Aim of the exercise —
The listing below should be written out exactly; please include all of it.

** START OF Data extract **

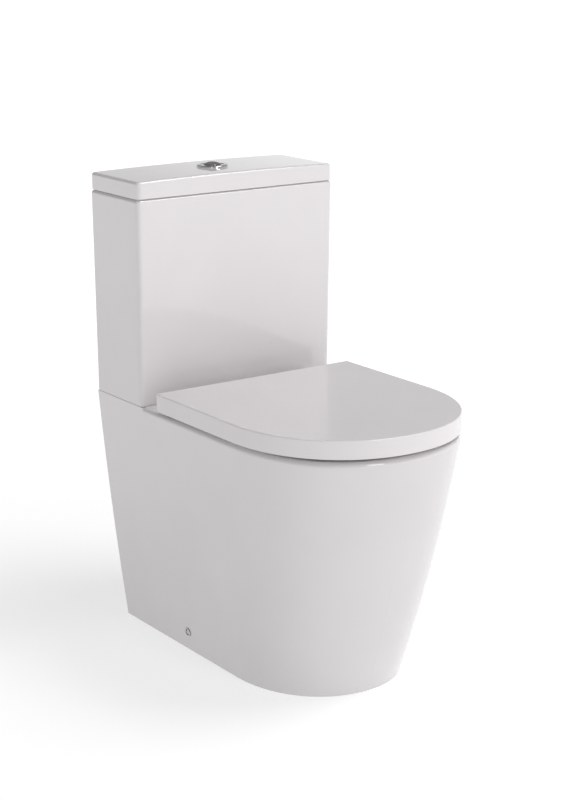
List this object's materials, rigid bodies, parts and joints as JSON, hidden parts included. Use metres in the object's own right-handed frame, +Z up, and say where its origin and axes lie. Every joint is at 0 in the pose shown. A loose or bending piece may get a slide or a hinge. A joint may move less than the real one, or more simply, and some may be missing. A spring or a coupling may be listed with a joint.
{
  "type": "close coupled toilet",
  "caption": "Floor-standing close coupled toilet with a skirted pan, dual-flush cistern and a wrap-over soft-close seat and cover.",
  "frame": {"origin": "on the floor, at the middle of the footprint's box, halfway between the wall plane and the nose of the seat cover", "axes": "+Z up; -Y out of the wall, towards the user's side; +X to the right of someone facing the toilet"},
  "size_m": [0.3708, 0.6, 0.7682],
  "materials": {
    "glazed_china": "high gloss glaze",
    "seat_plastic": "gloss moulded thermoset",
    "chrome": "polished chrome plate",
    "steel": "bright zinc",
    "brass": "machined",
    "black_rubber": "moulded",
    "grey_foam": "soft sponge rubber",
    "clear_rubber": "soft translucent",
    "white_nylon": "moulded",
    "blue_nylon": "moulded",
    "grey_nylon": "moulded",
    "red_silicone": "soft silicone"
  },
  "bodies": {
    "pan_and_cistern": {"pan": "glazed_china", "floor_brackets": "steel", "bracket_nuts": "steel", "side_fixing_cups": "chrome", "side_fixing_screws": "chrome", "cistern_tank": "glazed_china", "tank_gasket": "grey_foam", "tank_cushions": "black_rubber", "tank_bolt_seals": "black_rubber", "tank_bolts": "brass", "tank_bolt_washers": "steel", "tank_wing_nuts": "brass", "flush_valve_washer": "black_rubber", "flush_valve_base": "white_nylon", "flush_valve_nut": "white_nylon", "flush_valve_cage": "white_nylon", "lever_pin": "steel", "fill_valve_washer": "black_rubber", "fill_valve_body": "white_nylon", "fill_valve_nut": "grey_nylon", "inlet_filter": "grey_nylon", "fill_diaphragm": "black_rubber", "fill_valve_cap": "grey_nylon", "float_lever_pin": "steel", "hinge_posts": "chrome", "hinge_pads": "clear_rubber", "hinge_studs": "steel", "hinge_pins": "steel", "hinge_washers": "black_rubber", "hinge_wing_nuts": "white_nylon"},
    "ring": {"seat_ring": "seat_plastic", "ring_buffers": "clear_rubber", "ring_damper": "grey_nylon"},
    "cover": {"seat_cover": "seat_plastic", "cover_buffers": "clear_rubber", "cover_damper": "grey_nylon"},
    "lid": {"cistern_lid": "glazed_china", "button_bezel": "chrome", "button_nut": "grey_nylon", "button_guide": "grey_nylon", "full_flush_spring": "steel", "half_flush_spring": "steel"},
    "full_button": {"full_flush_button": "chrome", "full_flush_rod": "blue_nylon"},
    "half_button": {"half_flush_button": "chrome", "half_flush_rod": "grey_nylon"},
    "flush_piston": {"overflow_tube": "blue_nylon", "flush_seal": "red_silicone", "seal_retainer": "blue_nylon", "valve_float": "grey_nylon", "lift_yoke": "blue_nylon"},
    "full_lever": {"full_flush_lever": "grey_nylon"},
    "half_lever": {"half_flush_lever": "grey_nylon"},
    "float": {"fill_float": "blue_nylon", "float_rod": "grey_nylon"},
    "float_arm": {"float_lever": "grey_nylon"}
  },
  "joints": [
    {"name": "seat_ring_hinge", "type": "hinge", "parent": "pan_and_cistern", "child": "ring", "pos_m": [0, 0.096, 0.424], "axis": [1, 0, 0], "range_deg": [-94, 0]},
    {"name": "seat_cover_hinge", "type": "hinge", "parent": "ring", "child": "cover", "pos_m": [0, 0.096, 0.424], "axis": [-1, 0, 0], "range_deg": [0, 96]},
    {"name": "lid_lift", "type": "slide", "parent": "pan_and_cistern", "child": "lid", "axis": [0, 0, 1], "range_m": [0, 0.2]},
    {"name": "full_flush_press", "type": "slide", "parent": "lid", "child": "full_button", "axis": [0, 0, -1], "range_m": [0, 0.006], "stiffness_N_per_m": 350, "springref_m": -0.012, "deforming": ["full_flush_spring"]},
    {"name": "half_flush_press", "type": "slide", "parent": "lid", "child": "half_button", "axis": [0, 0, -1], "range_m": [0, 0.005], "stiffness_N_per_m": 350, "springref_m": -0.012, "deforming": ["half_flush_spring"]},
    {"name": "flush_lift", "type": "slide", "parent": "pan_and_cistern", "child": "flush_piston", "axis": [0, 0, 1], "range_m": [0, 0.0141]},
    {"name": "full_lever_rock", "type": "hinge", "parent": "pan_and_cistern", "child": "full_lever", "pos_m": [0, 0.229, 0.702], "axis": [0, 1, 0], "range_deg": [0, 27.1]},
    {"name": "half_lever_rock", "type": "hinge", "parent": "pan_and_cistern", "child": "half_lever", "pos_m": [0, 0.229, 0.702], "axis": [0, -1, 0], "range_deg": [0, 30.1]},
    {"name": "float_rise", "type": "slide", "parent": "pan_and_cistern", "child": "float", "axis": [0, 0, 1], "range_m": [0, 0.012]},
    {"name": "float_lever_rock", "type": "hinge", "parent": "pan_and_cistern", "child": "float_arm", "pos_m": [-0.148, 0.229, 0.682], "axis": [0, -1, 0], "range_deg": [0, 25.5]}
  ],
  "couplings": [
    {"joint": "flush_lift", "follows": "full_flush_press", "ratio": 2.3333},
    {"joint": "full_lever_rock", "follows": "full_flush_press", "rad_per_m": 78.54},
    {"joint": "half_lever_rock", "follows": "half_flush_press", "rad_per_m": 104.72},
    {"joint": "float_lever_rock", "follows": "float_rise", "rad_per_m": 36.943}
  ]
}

** END OF Data extract **

Full response —
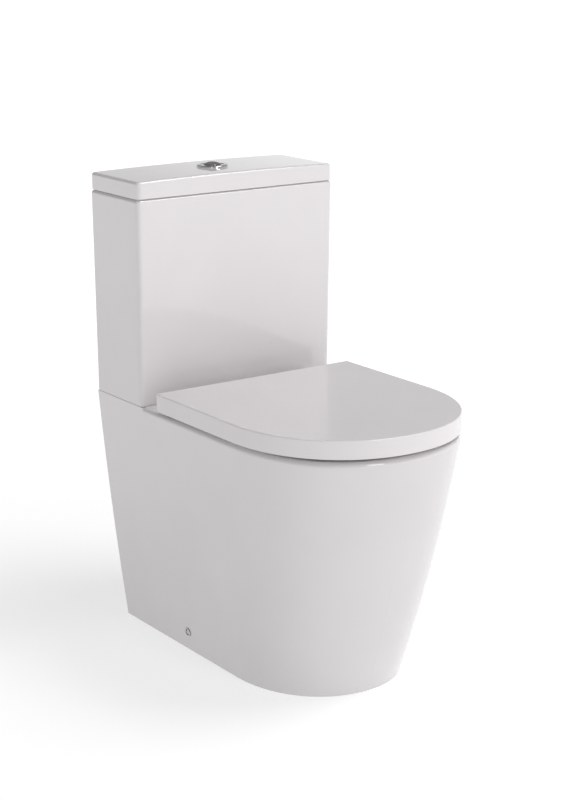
List this object's materials, rigid bodies, parts and joints as JSON, hidden parts included. Use metres in the object's own right-handed frame, +Z up, and say where its origin and axes lie. Every joint is at 0 in the pose shown. A loose or bending piece may get a slide or a hinge. A joint may move less than the real one, or more simply, and some may be missing. A spring or a coupling may be listed with a joint.
{
  "type": "close coupled toilet",
  "caption": "Floor-standing close coupled toilet with a skirted pan, dual-flush cistern and a wrap-over soft-close seat and cover.",
  "frame": {"origin": "on the floor, at the middle of the footprint's box, halfway between the wall plane and the nose of the seat cover", "axes": "+Z up; -Y out of the wall, towards the user's side; +X to the right of someone facing the toilet"},
  "size_m": [0.3708, 0.6, 0.7682],
  "materials": {
    "glazed_china": "high gloss glaze",
    "seat_plastic": "gloss moulded thermoset",
    "chrome": "polished chrome plate",
    "steel": "bright zinc",
    "brass": "machined",
    "black_rubber": "moulded",
    "grey_foam": "soft sponge rubber",
    "clear_rubber": "soft translucent",
    "white_nylon": "moulded",
    "blue_nylon": "moulded",
    "grey_nylon": "moulded",
    "red_silicone": "soft silicone"
  },
  "bodies": {
    "pan_and_cistern": {"pan": "glazed_china", "floor_brackets": "steel", "bracket_nuts": "steel", "side_fixing_cups": "chrome", "side_fixing_screws": "chrome", "cistern_tank": "glazed_china", "tank_gasket": "grey_foam", "tank_cushions": "black_rubber", "tank_bolt_seals": "black_rubber", "tank_bolts": "brass", "tank_bolt_washers": "steel", "tank_wing_nuts": "brass", "flush_valve_washer": "black_rubber", "flush_valve_base": "white_nylon", "flush_valve_nut": "white_nylon", "flush_valve_cage": "white_nylon", "lever_pin": "steel", "fill_valve_washer": "black_rubber", "fill_valve_body": "white_nylon", "fill_valve_nut": "grey_nylon", "inlet_filter": "grey_nylon", "fill_diaphragm": "black_rubber", "fill_valve_cap": "grey_nylon", "float_lever_pin": "steel", "hinge_posts": "chrome", "hinge_pads": "clear_rubber", "hinge_studs": "steel", "hinge_pins": "steel", "hinge_washers": "black_rubber", "hinge_wing_nuts": "white_nylon"},
    "ring": {"seat_ring": "seat_plastic", "ring_buffers": "clear_rubber", "ring_damper": "grey_nylon"},
    "cover": {"seat_cover": "seat_plastic", "cover_buffers": "clear_rubber", "cover_damper": "grey_nylon"},
    "lid": {"cistern_lid": "glazed_china", "button_bezel": "chrome", "button_nut": "grey_nylon", "button_guide": "grey_nylon", "full_flush_spring": "steel", "half_flush_spring": "steel"},
    "full_button": {"full_flush_button": "chrome", "full_flush_rod": "blue_nylon"},
    "half_button": {"half_flush_button": "chrome", "half_flush_rod": "grey_nylon"},
    "flush_piston": {"overflow_tube": "blue_nylon", "flush_seal": "red_silicone", "seal_retainer": "blue_nylon", "valve_float": "grey_nylon", "lift_yoke": "blue_nylon"},
    "full_lever": {"full_flush_lever": "grey_nylon"},
    "half_lever": {"half_flush_lever": "grey_nylon"},
    "float": {"fill_float": "blue_nylon", "float_rod": "grey_nylon"},
    "float_arm": {"float_lever": "grey_nylon"}
  },
  "joints": [
    {"name": "seat_ring_hinge", "type": "hinge", "parent": "pan_and_cistern", "child": "ring", "pos_m": [0, 0.096, 0.424], "axis": [1, 0, 0], "range_deg": [-94, 0]},
    {"name": "seat_cover_hinge", "type": "hinge", "parent": "ring", "child": "cover", "pos_m": [0, 0.096, 0.424], "axis": [-1, 0, 0], "range_deg": [0, 96]},
    {"name": "lid_lift", "type": "slide", "parent": "pan_and_cistern", "child": "lid", "axis": [0, 0, 1], "range_m": [0, 0.2]},
    {"name": "full_flush_press", "type": "slide", "parent": "lid", "child": "full_button", "axis": [0, 0, -1], "range_m": [0, 0.006], "stiffness_N_per_m": 350, "springref_m": -0.012, "deforming": ["full_flush_spring"]},
    {"name": "half_flush_press", "type": "slide", "parent": "lid", "child": "half_button", "axis": [0, 0, -1], "range_m": [0, 0.005], "stiffness_N_per_m": 350, "springref_m": -0.012, "deforming": ["half_flush_spring"]},
    {"name": "flush_lift", "type": "slide", "parent": "pan_and_cistern", "child": "flush_piston", "axis": [0, 0, 1], "range_m": [0, 0.0141]},
    {"name": "full_lever_rock", "type": "hinge", "parent": "pan_and_cistern", "child": "full_lever", "pos_m": [0, 0.229, 0.702], "axis": [0, 1, 0], "range_deg": [0, 27.1]},
    {"name": "half_lever_rock", "type": "hinge", "parent": "pan_and_cistern", "child": "half_lever", "pos_m": [0, 0.229, 0.702], "axis": [0, -1, 0], "range_deg": [0, 30.1]},
    {"name": "float_rise", "type": "slide", "parent": "pan_and_cistern", "child": "float", "axis": [0, 0, 1], "range_m": [0, 0.012]},
    {"name": "float_lever_rock", "type": "hinge", "parent": "pan_and_cistern", "child": "float_arm", "pos_m": [-0.148, 0.229, 0.682], "axis": [0, -1, 0], "range_deg": [0, 25.5]}
  ],
  "couplings": [
    {"joint": "flush_lift", "follows": "full_flush_press", "ratio": 2.3333},
    {"joint": "full_lever_rock", "follows": "full_flush_press", "rad_per_m": 78.54},
    {"joint": "half_lever_rock", "follows": "half_flush_press", "rad_per_m": 104.72},
    {"joint": "float_lever_rock", "follows": "float_rise", "rad_per_m": 36.943}
  ]
}